While I sold my T97 to get an AR, I liked the T97 platform as well. If it's for plinking and not competing, T97 will be as good or better, especially if you get the FTU.
I did the same. The T97 was nice, the only quams I had with it was:
1) It hated LAR mags
2) Fit and Finish wasn't fantastic. Yes, it's $1K, NR, and bullpup, but I thought the finish could have been better.
While it was great that I could go anywhere with it, I found I was at the range with it half the time anyways. Sold it a month or two later and picked up a Stag Arms 3R.
For NR duty, I'll pick up an XCR eventually. It appeals to me more, and it just seems like it'd suit me better, however I've yet to shoot one. Unfortunately the house is soaking up most of my expendable cash now, damn being a new home-owner lol.
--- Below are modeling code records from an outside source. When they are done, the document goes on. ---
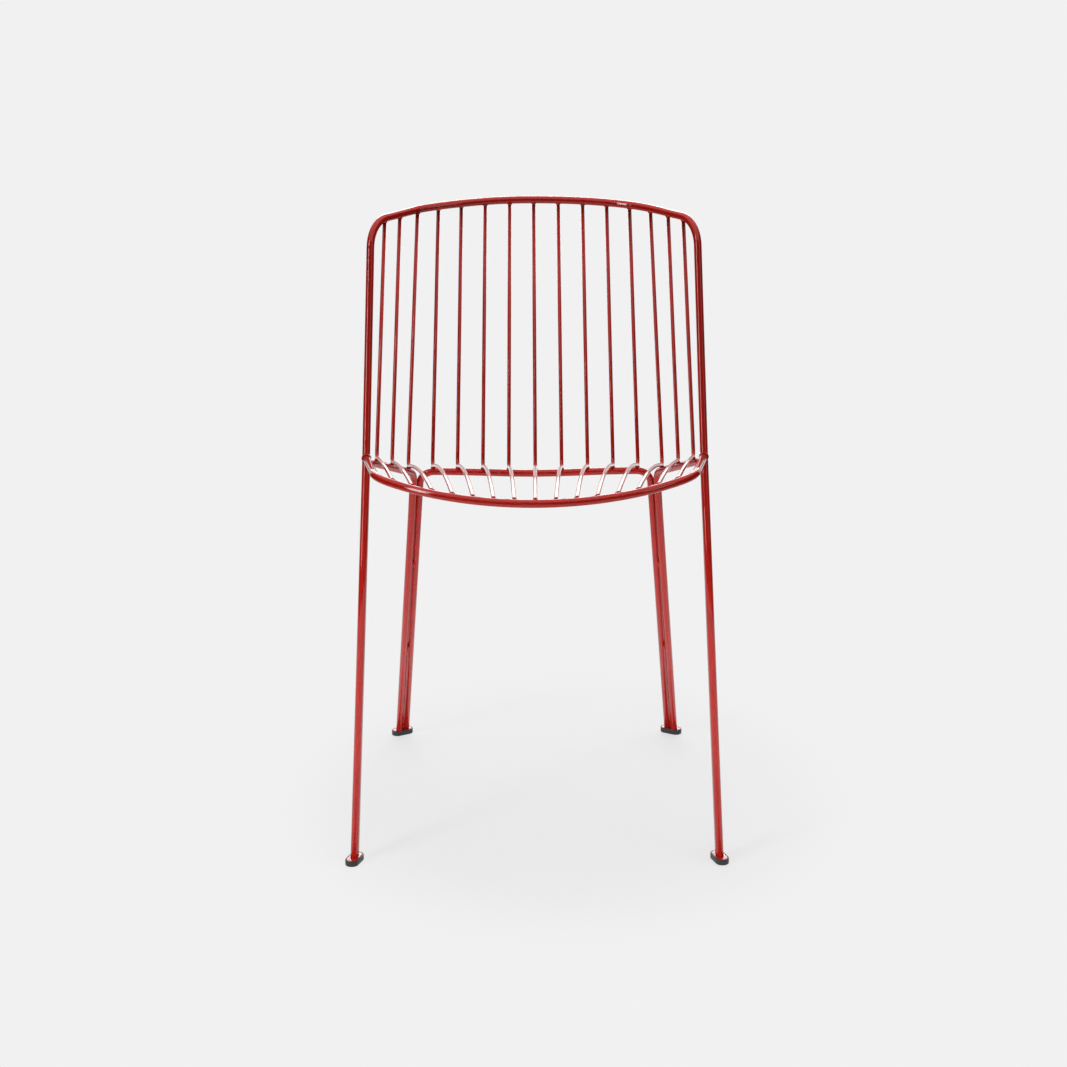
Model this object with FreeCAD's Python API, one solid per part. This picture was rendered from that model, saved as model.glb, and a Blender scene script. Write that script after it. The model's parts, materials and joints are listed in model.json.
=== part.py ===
import FreeCAD, Part
import math
import os

V = FreeCAD.Vector

# Armless stacking chair of solid steel rod and wire
# Frame: origin on the floor, midway between the feet, +Z up, the sitter faces -Y
# All lengths are in millimetres and all angles in degrees

# Stock
frame_rod_diameter = 10.0
wire_diameter = 5.0

# Feet on the floor, measured to the middle of each pair of rods
front_foot_x = 227.3
front_foot_y = -221.5
rear_foot_x = 198.4
rear_foot_y = 239.4

# Pairs of rods in the legs
pair_pitch = 12.8
front_pair_angle = 92.0
rear_pair_angle = 48.0

# Knee of the front leg, where the seat meets the upright
upright_seat_x = 215.3
upright_seat_y = -43.2
upright_seat_z = 476.6
upright_knee_radius = 160.0

# Back uprights, from the knee to the top corner
upright_rise = 291.4
upright_setback = 75.8
upright_narrowing = 7.4

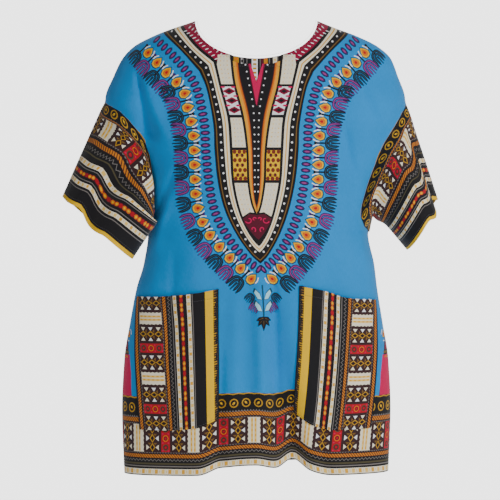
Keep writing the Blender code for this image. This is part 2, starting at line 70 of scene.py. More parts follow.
# Driving dimensions
GAP = 0.0003  # at each end of the facing, beside the front's neck edge
HEM_DROP = 0.770  # neck points to the hem, before it dips or lifts
NECK_HALF_WIDTH = 0.106
FRONT_NECK_DROP = 0.068
BACK_NECK_DROP = 0.060
UNDERARM_DROP = 0.366
SLEEVE_TOP_DROP = 0.136  # where the shoulder ridge ends and the sleeve is sewn on
SLIT_TOP_DROP = 0.728  # the side seams stay open below this
SLIT_SPREAD = 0.005  # each slit edge's distance from the middle plane at the hem
TORSO_ROUNDNESS = 2.4  # power of the torso's section, 2 is an ellipse
ARM_ROUNDNESS = 2.2
MERGE = 4.0  # how tightly the chest and the upper arms run into each other
FACING_DROP = 0.010  # the front's neck edge is cut this much lower over the facing
FACING_HALF_WIDTH = 0.041
FACING_LOW_DROP = 0.126
FACING_BEHIND = 0.0012  # between the front's inner side and the facing
FACING_THICKNESS = 0.0009
NOTCH_HALF_WIDTH = 0.010
NOTCH_DROP = 0.109
SEAM_STEPS = 14  # edges along half an armhole
SLEEVE_ROWS = 8
SEAM_OVERLAP = 0.0006  # how far a sleeve passes the body panels' armhole edge, so the seam is closed
SEAM_CROSS = 0.0014  # how far the panels' sewn edges pass the middle plane, so the seams are closed
SEAM_LIP = 0.005  # a sleeve first runs on in line with the body


def table(names, rows):
    """A short table as one array for each named column."""
    return dict(zip(names.split(), np.array(rows, float).T))


# The torso's sections: how far it reaches left and right, to the front and to the back.
TORSO = table(
    "drop left right front back",
    (
        (0.000, 0.106, 0.106, 0.008, 0.008),
        (0.004, 0.118, 0.116, 0.019, 0.020),
        (0.014, 0.148, 0.141, 0.034, 0.038),
        (0.024, 0.174, 0.169, 0.045, 0.051),
        (0.044, 0.212, 0.210, 0.062, 0.070),
        (0.065, 0.232, 0.233, 0.075, 0.083),
        (0.095, 0.247, 0.245, 0.088, 0.094),
        (0.136, 0.262, 0.258, 0.099, 0.101),
        (0.175, 0.232, 0.238, 0.107, 0.105),
        (0.220, 0.206, 0.216, 0.113, 0.107),
        (0.290, 0.192, 0.200, 0.118, 0.106),
        (0.366, 0.188, 0.194, 0.118, 0.102),
        (0.422, 0.196, 0.205, 0.114, 0.098),
        (0.462, 0.208, 0.210, 0.110, 0.096),
        (0.524, 0.220, 0.220, 0.104, 0.092),
        (0.585, 0.230, 0.230, 0.098, 0.088),
        (0.666, 0.234, 0.234, 0.092, 0.084),
        (0.770, 0.230, 0.230, 0.086, 0.080),
    ),
)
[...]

T97 is free to go anywhere, require less cleaning, less moving parts and very well balanced in weight distribution.
AR is restricted, require a bit more cleaning and care, very customization and fun.
I have bothLove them both.
T97 ftw. I d like more info on that foregrip thing you ve installed on your t97. Any mod needed to fit it on? Thx
Funny, I never even used the Norc pinned mag in my T97. My LAR and XCR mags worked flawlessly....and the reason I bought them originally was for the T97.
And here is one of the various QC issues with these Chinese guns....inconsistent magwells. Another reason not to take a $1000 chance with it....might work with LAR mags, might not.
Well might also be the QC problem with LAR15, my T97 works flawlessly with LAR15 mag, Pmag, original mag.....
The don't have to work with NATO mags. They are probably designed to not do so. If our mags work that's a bonus. As for price they are sold for $400 each to dealers as I recall. So the price should be...the Canada Ammo price.
This wasn't a Chinese thing to make them only work with their mags it is a QC issue that they weren't built to spec.
Or perhaps they, like most things, are built entirely to spec. It's actually more a question of what those specs are. Bad specs in = bad stuff out. Until you know what the specific specifications are (blueprints), it's pretty hard to surmise that they are out of spec.
This was cut and paste from Wiki and they are talking about the QBZ-97 but our current NSR version is just a modified version of this one to make it Canada legal.
The Chinese have constructed an export version, the QBZ-97, which is similar to the QBZ-95 in all respects except that it is chambered for 5.56 mm NATO instead of the original Chinese 5.8 mm cartridge and has a deep magazine well designed to accept STANAG magazines. This rifle is currently used by Ginghis Security Academy, a Chinese private security group, supplementing their QBZ-95's.
Or perhaps they just have crap QC since some rifles work fine with STANAG mags and some don't.
Or perhaps they are built entirely to spec. If the spec of the little changes to make it compatible with STANAG magazines and 5.56 are loose specs, or incorrect specs, then perhaps the gun won't function 100% of the time. If the specs for the feed ramp say it should be 20 degrees +/- 5 degrees, that is a huge spec variation. That is not to say QC is bad, it isn't. That is not to say the gun is poorly made, it isn't. It's just that whoever spec'ed out the details didn't know what they are doing.
So before we blame the the QC, or slave labour, or China, we should at least accept that who ever actually designed the coversion didn't spec it out correctly. Bad specs are not the same as bad QC.